This past August, Jean Touitou, the founder of the influential Parisian clothing label A.P.C., and his son, Pierre, a chef, cooked a feast together for family and friends in Jean’s new holiday compound on Pantelleria, the craggy, volcanic Italian island between Sicily and Tunisia. They followed a recipe from Jean’s Tunisian mother, Odette, for molokhia: a meat stew made with a leaf of the same name that gives the dish a dark, viscous quality that Jean humorously compares to an “oil slick.” Father and son had served up the same dish just a few weeks earlier at Pierre’s Parisian establishment Déviant, a buzzy, marble- and terrazzo-clad natural-wine bar in the lively 10th arrondissement. On that occasion, they slightly tweaked the recipe to make it more crowd-friendly: “We made it look sexier by serving it with bread and a little bit of couscous infused with saffron,” says Jean.
Jean doesn’t usually accompany Pierre in his kitchen, but this was a special evening that celebrated Tunisian food — recipes the family has cooked for generations. Jean, now 67, moved to Paris from Tunisia when he was seven. “I loved it,” he says of spending time behind the burners at Déviant, “It’s like being on stage and you’re not afraid of singing out of tune.” The duo has an easy dynamic, and while Jean gives Pierre the space to find his own expression, he is visibly proud. “I was stuck to the ceiling with happiness,” he says of working side-by-side with his son.
At just 25 years old, Pierre has already carved a foothold on the food scene in Paris. He got his start in his teens, as an apprentice in Alain Ducasse’s kitchen at the Plaza Athénée, and is now the co-owner of Déviant as well as its original sister restaurant, Vivant, a charming, 19-seat neo-bistro currently under renovation, located just four doors down. Pierre came to Vivant first, as the chef, in 2016 (he bought in as a partner six months ago) and it’s there, in the tiny kitchen with just two hot plates and a broken oven, that he has made a name for himself. He is doggedly faithful to serving the highest quality seasonal fare, sometimes with a Tunisian twist, like his Thon à la Tunisienne, sustainably fished tuna served with an olive and basil mayonnaise.

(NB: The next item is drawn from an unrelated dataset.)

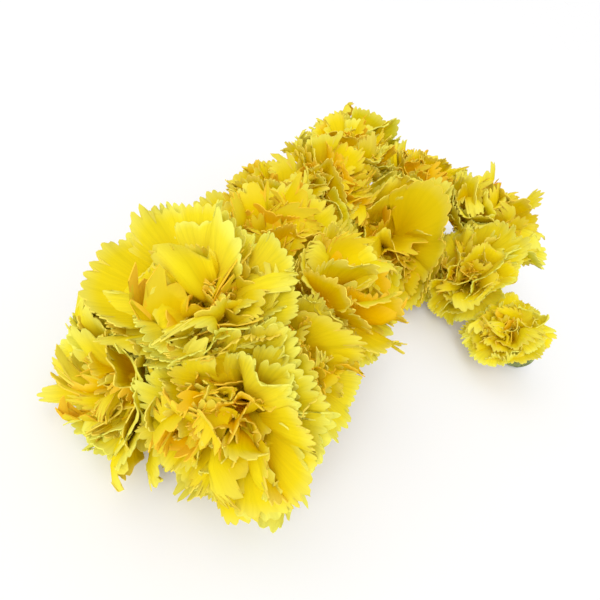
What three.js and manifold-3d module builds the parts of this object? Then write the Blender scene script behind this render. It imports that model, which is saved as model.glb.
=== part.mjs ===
// An open carnation wreath: fifteen double carnations bound on a bent core.
//
// Millimetres, +Z up. The wreath lies on its tape bands, on the plane z = 0. It is worked out round the
// centre of its ring, and moved at the end so that the origin is under the middle of its bounding box.
// A wire runs inside a moss core. Bands of tape hold the moss on the wire. Each flower has a green calyx
// with a cut stem, which is pushed into a hole in the core, and a head of toothed petals in layers.

import * as THREE from 'three';
import { mergeVertices } from 'three/addons/utils/BufferGeometryUtils.js';
import Module from 'manifold-3d';

const wasm = await Module();
wasm.setup();

// ---------------------------------------------------------------- driving dimensions

const CLEARANCE = 0.3; // between two pieces that touch

// The ring: angles run from +X towards +Y.
const RING_RADIUS = 88; // to the middle of the core
const RING_START = -57; // degrees, the end with the small flowers
const RING_END = 184; // degrees, the end with the large flowers
const RING_STEPS = 24; // straight lengths along the ring

// The core and what holds it together.
const CORE_INRADIUS = 9; // to its flat sides
const CORE_SIDES = 8;
const WIRE_RADIUS = 1.3;
const WIRE_SIDES = 5;
const WIRE_END = 4; // how far the wire stands out of each end of the core
const BAND_THICKNESS = 0.8;
const BAND_WIDTH = 9;
const BAND_STEPS = [2, 6, 10, 13, 18, 21]; // the ring's straight lengths that carry a band

// The cut stem in its hole, measured from the middle of the core.
const STEM_RADIUS = 1.9;
const STEM_TIP = 4.3; // where the cut end lies
const STEM_TOP = 10.6; // where the calyx begins, clear of the core
const STEM_SIDES = 6;

// The calyx, as shares of the flower's width.
const CALYX_FOOT = 0.055; // radius
const CALYX_FOOT_PLACE = 0.25; // share of the calyx's height
const CALYX_MOUTH = 0.08; // radius
const MOUTH_BELOW_MIDDLE = 0.16; // from the mouth to the middle of the head

// The petals.
const PETAL_THICKNESS = 0.65;
const SHORTEST_EDGE = 0.02; // what joining leaves shorter than this is closed up
const PETAL_ROOT = 0.05; // how far along the petal its modelled root lies, inside the heart
const TOOTH_DEPTH = 0.09; // share of the petal's length
const MARGIN_ROUNDING = 0.2; // how much shorter a petal is at its sides

// How crowded petals give way to what is next to them.
const SQUEEZE_DEPTH = 0.14; // share of a flower's width over which a petal gives way
const SQUEEZE_MOST = 0.8; // share of the way from a flower's middle to the plane beside it
const CELL_GAP = 0.9; // from a petal's middle to the plane between two flowers
const TABLE_GAP = 0.9; // from a petal's middle to the table
const CORE_GAP = 1.2; // from a petal's middle to the taped core's corners
const CORE_SQUEEZE = 7; // how far round the core a petal gives way

// The heart is the dense middle that the petals stand out of, as shares of the flower's width.
const HEART_RADIUS = 0.062;
const HEART_HEIGHT = 0.16;
const HEART_SIDES = 5;

// Layers from the outside in. Angles are from the flower's axis, in degrees. The start is how far from
// the axis a petal begins. Starts, lengths and ruffles are shares of the flower's width, and the row is
// the share of the length where a petal's middle points lie.
const LAYERS = [
  { count: 5, start: 0.02, rootAngle: 44, endAngle: 112, length: 0.54, ruffle: 0.04, row: 0.62, points: 7 },
  { count: 5, start: 0.02, rootAngle: 26, endAngle: 84, length: 0.58, ruffle: 0.04, row: 0.7, points: 5 },
  { count: 4, start: 0.02, rootAngle: 12, endAngle: 54, length: 0.58, ruffle: 0.035, row: 0.7, points: 5 },
  { count: 3, start: 0.03, rootAngle: 2, endAngle: 24, length: 0.56, ruffle: 0.02, row: 0.7, points: 5 },
];
const PETAL_FILL = 0.86; // share of a petal's place in its layer that its width fills
const BEND_POWER = 1.3; // over 1, a petal bends more towards its margin

// How much the petals of a flower differ from each other.
const TURN_SPREAD = 0.03; // share of a petal's place
const ANGLE_SPREAD = 8; // degrees
const LENGTH_SPREAD = 0.12; // share of the length
const FEWEST_WAVES = 4; // radians of a wave across half a petal
const MORE_WAVES = 2;
const CUP_SPREAD = 0.3; // share of the half width
const CUP_BALANCE = 0.2; // the share of petals that bend back at their sides
const TURN_PER_FLOWER = 0.17; // share of a whole turn from one flower to the next

// The flowers. The station is the place on the ring. The lean is from upright, outwards where it is
// positive, and the slant is from upright along the ring. The reach is from the middle of the core to
// the middle of the head.
const FLOWERS = [
  { station: 180, lean: 66, slant: 9, reach: 57, width: 82 },
  { station: 173, lean: 85, slant: -5, reach: 65, width: 80 },
  { station: 165.5, lean: 47, slant: 8, reach: 60, width: 84 },
  { station: 176, lean: 37, slant: 20, reach: 30, width: 68 },
  { station: 170, lean: -18, slant: 11, reach: 40, width: 64 },
  { station: 148.5, lean: -2, slant: 9, reach: 33, width: 84 },
  { station: 120.5, lean: -15, slant: 0, reach: 34, width: 66 },
  { station: 94, lean: -27, slant: -7, reach: 41, width: 72 },
  { station: 66, lean: 4, slant: 0, reach: 41, width: 71 },
  { station: 57, lean: 49, slant: 0, reach: 46, width: 76 },
  { station: 36.5, lean: -74, slant: 13, reach: 46, width: 96 },
  { station: 33, lean: -7, slant: 2, reach: 36, width: 77 },
  { station: -3, lean: -6, slant: 4, reach: 36, width: 78 },
  { station: -17, lean: -61, slant: 1, reach: 40, width: 70 },
  { station: -53, lean: -50, slant: -12, reach: 30, width: 59 },
];

const BAND_INRADIUS = CORE_INRADIUS + CLEARANCE;
const BAND_OUTER_INRADIUS = BAND_INRADIUS + BAND_THICKNESS;
const RING_HEIGHT = BAND_OUTER_INRADIUS; // the bands' flats lie on the table
const RING_STEP = (RING_END - RING_START) / RING_STEPS;

// ---------------------------------------------------------------- small helpers

const radians = THREE.MathUtils.degToRad;

/** A repeatable draw between 0 and 1 for a whole number. */
function draw(number) {
  const wave = Math.sin((number + 1) * 12.9898) * 43758.5453;
  return wave - Math.floor(wave);
}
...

Produce first is how the Touitous have always approached the ritual of eating at home. Since 2003, Jean has lived in a light-filled modern apartment with cherry-wood paneling in Paris’s well-heeled Sixth arrondissement, just a short walk from the A.P.C. head office. Before he moved out on his own, Pierre split his time between his father and his mother, Agnes Chemetoff, and home cooking was all about top-quality ingredients. “It could be simple, but it had to be good,” Pierre says of his culinary upbringing. He has also succumbed to his father’s predilection for cooking with vinegar — “You need at least five vinegars in your pantry,” Jean insists — and the family’s preference for fuss-free desserts. “We never baked, but there was always a basket of fruit or a really good quality chocolate,” says Pierre.
While Jean is well known for his irreverent, teasing nature, Pierre is more ruminative. The same quality is reflected in the way he dresses; though he never considered a career in fashion, he has an assured sense of personal style. Most days, he’s sharply dressed in a Brooks Brothers button-down shirt, white cotton painter’s pants and well-worn suede cowboy boots from the Camargue-based shoe brand La Botte Gardiane. Two pens sit permanently in his shirt pocket. The whole look, he admits, is something of a uniform: “Everything is either blue, white or striped.”
While he doesn’t wear a lot of A.P.C. — the brand’s slim-fitting shirts don’t accommodate his 6-feet tall, broad-shouldered frame — he has pulled from his father’s label an appreciation for a wardrobe with easy building blocks. “My love of chambray shirts and button-down collars didn’t come from nowhere,” he admits. Jean’s approach to most other things, including playing the guitar — which both generations enjoy — seems a little more freewheeling. “The only difference is that I know the name of the chords, and he doesn’t,” Pierre says. “It’s like when I’m cooking,” says Jean.